§ **DATASET EXCERPT**:
____________________

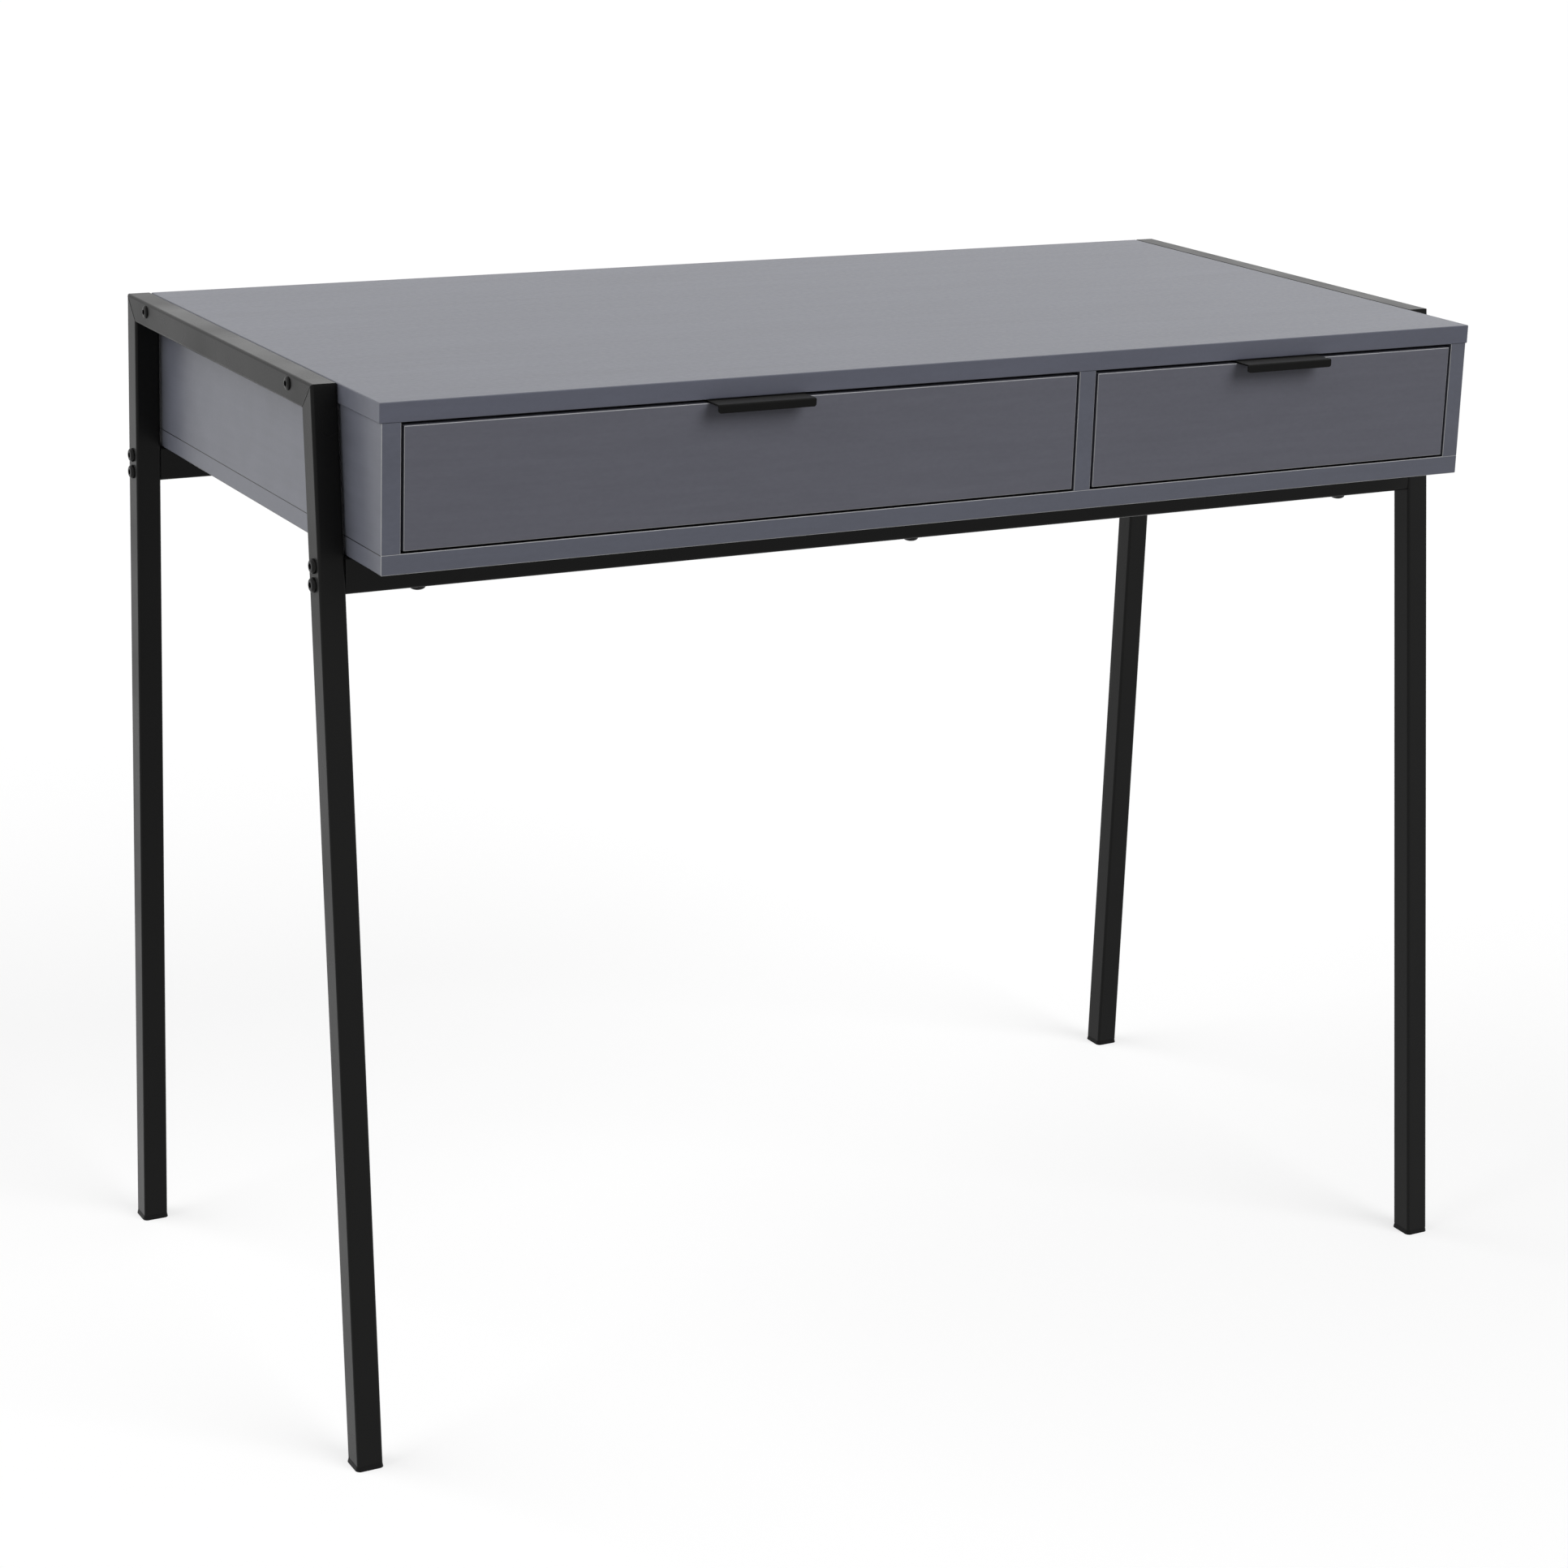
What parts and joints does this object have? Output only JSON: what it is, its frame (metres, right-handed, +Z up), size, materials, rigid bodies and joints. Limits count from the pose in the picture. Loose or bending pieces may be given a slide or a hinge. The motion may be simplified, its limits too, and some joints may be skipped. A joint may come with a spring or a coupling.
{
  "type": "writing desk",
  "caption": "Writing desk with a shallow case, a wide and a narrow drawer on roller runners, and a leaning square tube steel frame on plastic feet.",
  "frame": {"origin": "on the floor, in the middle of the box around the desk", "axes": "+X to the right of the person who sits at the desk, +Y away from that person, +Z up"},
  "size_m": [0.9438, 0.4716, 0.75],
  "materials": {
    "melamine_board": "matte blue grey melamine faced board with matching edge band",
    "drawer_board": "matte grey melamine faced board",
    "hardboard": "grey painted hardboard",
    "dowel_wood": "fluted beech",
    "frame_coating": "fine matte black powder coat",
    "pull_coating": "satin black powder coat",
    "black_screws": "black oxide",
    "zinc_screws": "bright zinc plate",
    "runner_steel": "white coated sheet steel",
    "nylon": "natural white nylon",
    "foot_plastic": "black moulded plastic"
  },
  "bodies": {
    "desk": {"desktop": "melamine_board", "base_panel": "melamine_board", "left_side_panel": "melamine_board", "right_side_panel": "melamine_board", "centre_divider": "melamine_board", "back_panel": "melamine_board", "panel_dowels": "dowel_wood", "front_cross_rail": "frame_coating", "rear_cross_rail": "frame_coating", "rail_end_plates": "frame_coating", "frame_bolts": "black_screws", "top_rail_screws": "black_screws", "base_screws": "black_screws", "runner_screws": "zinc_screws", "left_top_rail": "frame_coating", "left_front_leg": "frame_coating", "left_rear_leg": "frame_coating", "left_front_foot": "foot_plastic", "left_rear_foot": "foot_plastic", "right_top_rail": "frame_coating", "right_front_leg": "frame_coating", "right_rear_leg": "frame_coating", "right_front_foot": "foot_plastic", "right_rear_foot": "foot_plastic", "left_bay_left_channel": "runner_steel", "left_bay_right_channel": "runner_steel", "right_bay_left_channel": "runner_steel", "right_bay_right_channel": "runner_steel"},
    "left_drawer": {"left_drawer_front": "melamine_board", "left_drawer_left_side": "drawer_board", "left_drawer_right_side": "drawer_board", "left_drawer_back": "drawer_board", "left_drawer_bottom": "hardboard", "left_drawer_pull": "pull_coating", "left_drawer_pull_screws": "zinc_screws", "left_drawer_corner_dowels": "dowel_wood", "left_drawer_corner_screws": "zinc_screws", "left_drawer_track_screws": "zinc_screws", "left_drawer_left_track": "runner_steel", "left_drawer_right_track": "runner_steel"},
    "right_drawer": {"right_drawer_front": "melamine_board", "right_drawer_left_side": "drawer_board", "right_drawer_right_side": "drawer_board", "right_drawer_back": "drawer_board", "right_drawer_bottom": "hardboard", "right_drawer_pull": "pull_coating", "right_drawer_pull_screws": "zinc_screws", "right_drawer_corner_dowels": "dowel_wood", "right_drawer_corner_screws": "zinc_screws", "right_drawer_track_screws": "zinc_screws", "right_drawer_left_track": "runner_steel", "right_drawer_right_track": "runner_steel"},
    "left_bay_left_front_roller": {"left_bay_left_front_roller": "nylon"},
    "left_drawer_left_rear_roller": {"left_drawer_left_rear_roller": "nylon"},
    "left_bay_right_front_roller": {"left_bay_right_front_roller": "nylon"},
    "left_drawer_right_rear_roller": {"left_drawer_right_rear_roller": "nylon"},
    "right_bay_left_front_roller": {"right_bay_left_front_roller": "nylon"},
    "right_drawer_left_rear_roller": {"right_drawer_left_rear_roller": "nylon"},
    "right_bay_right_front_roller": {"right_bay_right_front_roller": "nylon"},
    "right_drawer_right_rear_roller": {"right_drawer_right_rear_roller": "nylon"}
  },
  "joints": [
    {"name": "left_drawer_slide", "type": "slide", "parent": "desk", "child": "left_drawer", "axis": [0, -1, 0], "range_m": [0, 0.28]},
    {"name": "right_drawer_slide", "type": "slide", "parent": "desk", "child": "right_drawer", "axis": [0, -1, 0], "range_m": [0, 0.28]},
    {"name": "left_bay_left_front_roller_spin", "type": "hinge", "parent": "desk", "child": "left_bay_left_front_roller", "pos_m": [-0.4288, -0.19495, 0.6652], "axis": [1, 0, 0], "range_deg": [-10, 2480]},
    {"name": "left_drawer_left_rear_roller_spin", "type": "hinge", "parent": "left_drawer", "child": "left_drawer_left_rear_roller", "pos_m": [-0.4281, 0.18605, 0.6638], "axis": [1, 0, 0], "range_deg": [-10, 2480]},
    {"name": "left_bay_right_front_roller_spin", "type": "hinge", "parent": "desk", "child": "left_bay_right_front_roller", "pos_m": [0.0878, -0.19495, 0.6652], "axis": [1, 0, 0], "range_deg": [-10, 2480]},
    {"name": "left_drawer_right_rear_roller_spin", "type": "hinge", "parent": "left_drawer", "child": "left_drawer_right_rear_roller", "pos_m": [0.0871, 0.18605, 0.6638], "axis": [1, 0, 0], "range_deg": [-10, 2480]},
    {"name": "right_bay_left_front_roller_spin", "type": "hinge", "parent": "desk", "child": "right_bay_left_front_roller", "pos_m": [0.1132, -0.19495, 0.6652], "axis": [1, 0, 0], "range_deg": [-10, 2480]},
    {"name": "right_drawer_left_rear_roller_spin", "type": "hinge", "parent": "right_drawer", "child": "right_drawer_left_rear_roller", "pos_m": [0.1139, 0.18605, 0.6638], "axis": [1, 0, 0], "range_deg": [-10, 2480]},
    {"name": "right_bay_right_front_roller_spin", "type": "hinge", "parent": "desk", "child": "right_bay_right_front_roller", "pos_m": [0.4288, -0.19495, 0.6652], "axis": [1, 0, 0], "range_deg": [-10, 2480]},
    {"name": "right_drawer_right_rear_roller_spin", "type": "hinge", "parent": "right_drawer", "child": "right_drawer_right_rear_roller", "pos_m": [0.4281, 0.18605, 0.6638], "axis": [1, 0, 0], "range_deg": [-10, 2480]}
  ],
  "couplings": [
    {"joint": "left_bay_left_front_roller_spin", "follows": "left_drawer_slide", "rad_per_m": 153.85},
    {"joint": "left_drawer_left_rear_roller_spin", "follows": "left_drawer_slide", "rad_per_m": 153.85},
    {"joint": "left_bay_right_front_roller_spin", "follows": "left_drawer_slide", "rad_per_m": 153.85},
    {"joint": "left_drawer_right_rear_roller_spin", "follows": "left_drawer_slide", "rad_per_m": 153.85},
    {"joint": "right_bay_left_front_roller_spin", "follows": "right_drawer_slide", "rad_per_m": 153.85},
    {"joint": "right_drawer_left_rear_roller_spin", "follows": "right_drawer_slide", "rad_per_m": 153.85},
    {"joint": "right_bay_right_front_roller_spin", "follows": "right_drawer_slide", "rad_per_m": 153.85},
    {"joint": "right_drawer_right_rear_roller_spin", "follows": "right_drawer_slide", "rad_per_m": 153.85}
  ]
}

____________________

§ **WHAT YOU WILL DO**: Reproduce the entire listing word for word.

§ **SOLUTION TO THE PROBLEM**:
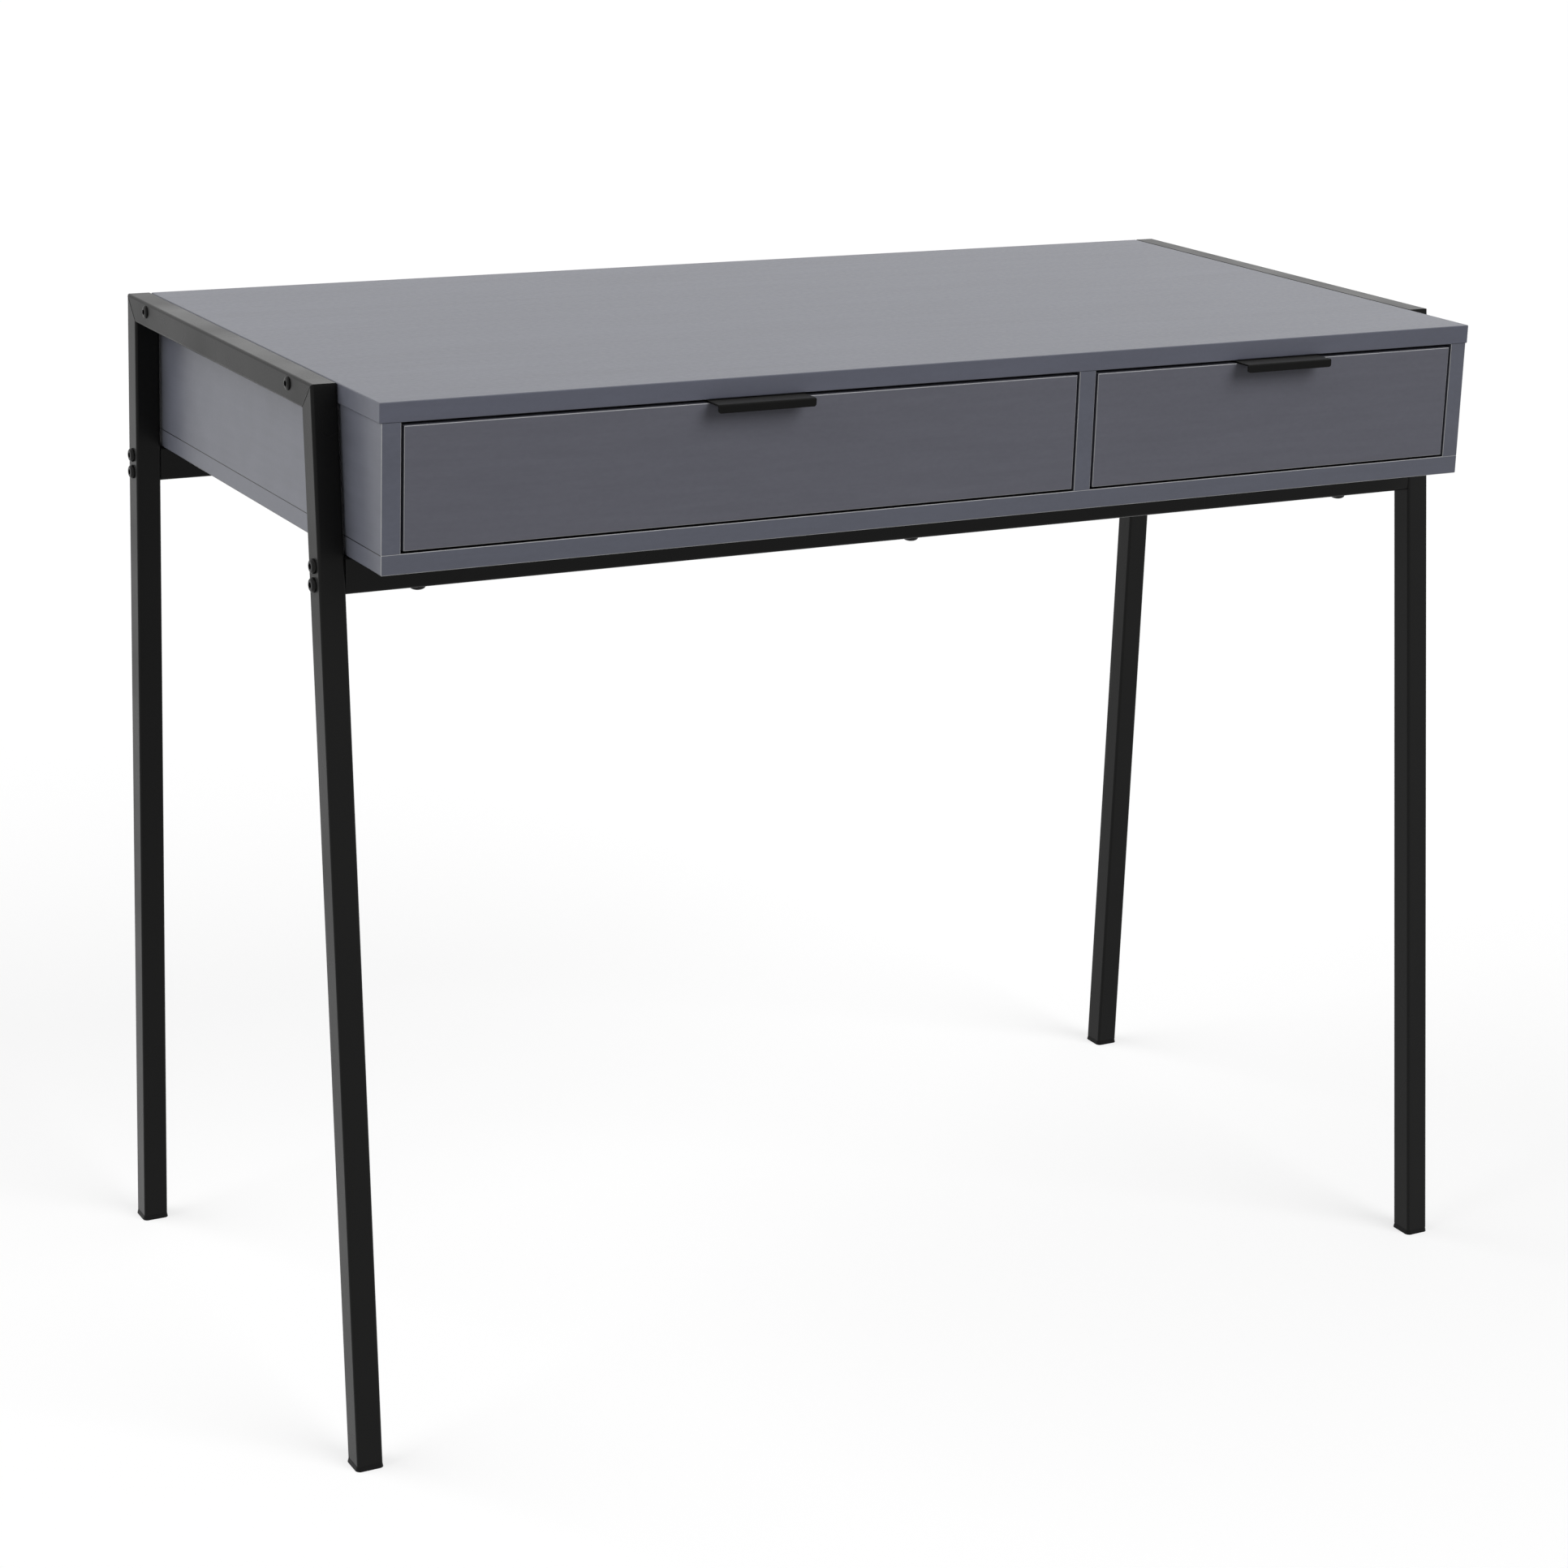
What parts and joints does this object have? Output only JSON: what it is, its frame (metres, right-handed, +Z up), size, materials, rigid bodies and joints. Limits count from the pose in the picture. Loose or bending pieces may be given a slide or a hinge. The motion may be simplified, its limits too, and some joints may be skipped. A joint may come with a spring or a coupling.
{
  "type": "writing desk",
  "caption": "Writing desk with a shallow case, a wide and a narrow drawer on roller runners, and a leaning square tube steel frame on plastic feet.",
  "frame": {"origin": "on the floor, in the middle of the box around the desk", "axes": "+X to the right of the person who sits at the desk, +Y away from that person, +Z up"},
  "size_m": [0.9438, 0.4716, 0.75],
  "materials": {
    "melamine_board": "matte blue grey melamine faced board with matching edge band",
    "drawer_board": "matte grey melamine faced board",
    "hardboard": "grey painted hardboard",
    "dowel_wood": "fluted beech",
    "frame_coating": "fine matte black powder coat",
    "pull_coating": "satin black powder coat",
    "black_screws": "black oxide",
    "zinc_screws": "bright zinc plate",
    "runner_steel": "white coated sheet steel",
    "nylon": "natural white nylon",
    "foot_plastic": "black moulded plastic"
  },
  "bodies": {
    "desk": {"desktop": "melamine_board", "base_panel": "melamine_board", "left_side_panel": "melamine_board", "right_side_panel": "melamine_board", "centre_divider": "melamine_board", "back_panel": "melamine_board", "panel_dowels": "dowel_wood", "front_cross_rail": "frame_coating", "rear_cross_rail": "frame_coating", "rail_end_plates": "frame_coating", "frame_bolts": "black_screws", "top_rail_screws": "black_screws", "base_screws": "black_screws", "runner_screws": "zinc_screws", "left_top_rail": "frame_coating", "left_front_leg": "frame_coating", "left_rear_leg": "frame_coating", "left_front_foot": "foot_plastic", "left_rear_foot": "foot_plastic", "right_top_rail": "frame_coating", "right_front_leg": "frame_coating", "right_rear_leg": "frame_coating", "right_front_foot": "foot_plastic", "right_rear_foot": "foot_plastic", "left_bay_left_channel": "runner_steel", "left_bay_right_channel": "runner_steel", "right_bay_left_channel": "runner_steel", "right_bay_right_channel": "runner_steel"},
    "left_drawer": {"left_drawer_front": "melamine_board", "left_drawer_left_side": "drawer_board", "left_drawer_right_side": "drawer_board", "left_drawer_back": "drawer_board", "left_drawer_bottom": "hardboard", "left_drawer_pull": "pull_coating", "left_drawer_pull_screws": "zinc_screws", "left_drawer_corner_dowels": "dowel_wood", "left_drawer_corner_screws": "zinc_screws", "left_drawer_track_screws": "zinc_screws", "left_drawer_left_track": "runner_steel", "left_drawer_right_track": "runner_steel"},
    "right_drawer": {"right_drawer_front": "melamine_board", "right_drawer_left_side": "drawer_board", "right_drawer_right_side": "drawer_board", "right_drawer_back": "drawer_board", "right_drawer_bottom": "hardboard", "right_drawer_pull": "pull_coating", "right_drawer_pull_screws": "zinc_screws", "right_drawer_corner_dowels": "dowel_wood", "right_drawer_corner_screws": "zinc_screws", "right_drawer_track_screws": "zinc_screws", "right_drawer_left_track": "runner_steel", "right_drawer_right_track": "runner_steel"},
    "left_bay_left_front_roller": {"left_bay_left_front_roller": "nylon"},
    "left_drawer_left_rear_roller": {"left_drawer_left_rear_roller": "nylon"},
    "left_bay_right_front_roller": {"left_bay_right_front_roller": "nylon"},
    "left_drawer_right_rear_roller": {"left_drawer_right_rear_roller": "nylon"},
    "right_bay_left_front_roller": {"right_bay_left_front_roller": "nylon"},
    "right_drawer_left_rear_roller": {"right_drawer_left_rear_roller": "nylon"},
    "right_bay_right_front_roller": {"right_bay_right_front_roller": "nylon"},
    "right_drawer_right_rear_roller": {"right_drawer_right_rear_roller": "nylon"}
  },
  "joints": [
    {"name": "left_drawer_slide", "type": "slide", "parent": "desk", "child": "left_drawer", "axis": [0, -1, 0], "range_m": [0, 0.28]},
    {"name": "right_drawer_slide", "type": "slide", "parent": "desk", "child": "right_drawer", "axis": [0, -1, 0], "range_m": [0, 0.28]},
    {"name": "left_bay_left_front_roller_spin", "type": "hinge", "parent": "desk", "child": "left_bay_left_front_roller", "pos_m": [-0.4288, -0.19495, 0.6652], "axis": [1, 0, 0], "range_deg": [-10, 2480]},
    {"name": "left_drawer_left_rear_roller_spin", "type": "hinge", "parent": "left_drawer", "child": "left_drawer_left_rear_roller", "pos_m": [-0.4281, 0.18605, 0.6638], "axis": [1, 0, 0], "range_deg": [-10, 2480]},
    {"name": "left_bay_right_front_roller_spin", "type": "hinge", "parent": "desk", "child": "left_bay_right_front_roller", "pos_m": [0.0878, -0.19495, 0.6652], "axis": [1, 0, 0], "range_deg": [-10, 2480]},
    {"name": "left_drawer_right_rear_roller_spin", "type": "hinge", "parent": "left_drawer", "child": "left_drawer_right_rear_roller", "pos_m": [0.0871, 0.18605, 0.6638], "axis": [1, 0, 0], "range_deg": [-10, 2480]},
    {"name": "right_bay_left_front_roller_spin", "type": "hinge", "parent": "desk", "child": "right_bay_left_front_roller", "pos_m": [0.1132, -0.19495, 0.6652], "axis": [1, 0, 0], "range_deg": [-10, 2480]},
    {"name": "right_drawer_left_rear_roller_spin", "type": "hinge", "parent": "right_drawer", "child": "right_drawer_left_rear_roller", "pos_m": [0.1139, 0.18605, 0.6638], "axis": [1, 0, 0], "range_deg": [-10, 2480]},
    {"name": "right_bay_right_front_roller_spin", "type": "hinge", "parent": "desk", "child": "right_bay_right_front_roller", "pos_m": [0.4288, -0.19495, 0.6652], "axis": [1, 0, 0], "range_deg": [-10, 2480]},
    {"name": "right_drawer_right_rear_roller_spin", "type": "hinge", "parent": "right_drawer", "child": "right_drawer_right_rear_roller", "pos_m": [0.4281, 0.18605, 0.6638], "axis": [1, 0, 0], "range_deg": [-10, 2480]}
  ],
  "couplings": [
    {"joint": "left_bay_left_front_roller_spin", "follows": "left_drawer_slide", "rad_per_m": 153.85},
    {"joint": "left_drawer_left_rear_roller_spin", "follows": "left_drawer_slide", "rad_per_m": 153.85},
    {"joint": "left_bay_right_front_roller_spin", "follows": "left_drawer_slide", "rad_per_m": 153.85},
    {"joint": "left_drawer_right_rear_roller_spin", "follows": "left_drawer_slide", "rad_per_m": 153.85},
    {"joint": "right_bay_left_front_roller_spin", "follows": "right_drawer_slide", "rad_per_m": 153.85},
    {"joint": "right_drawer_left_rear_roller_spin", "follows": "right_drawer_slide", "rad_per_m": 153.85},
    {"joint": "right_bay_right_front_roller_spin", "follows": "right_drawer_slide", "rad_per_m": 153.85},
    {"joint": "right_drawer_right_rear_roller_spin", "follows": "right_drawer_slide", "rad_per_m": 153.85}
  ]
}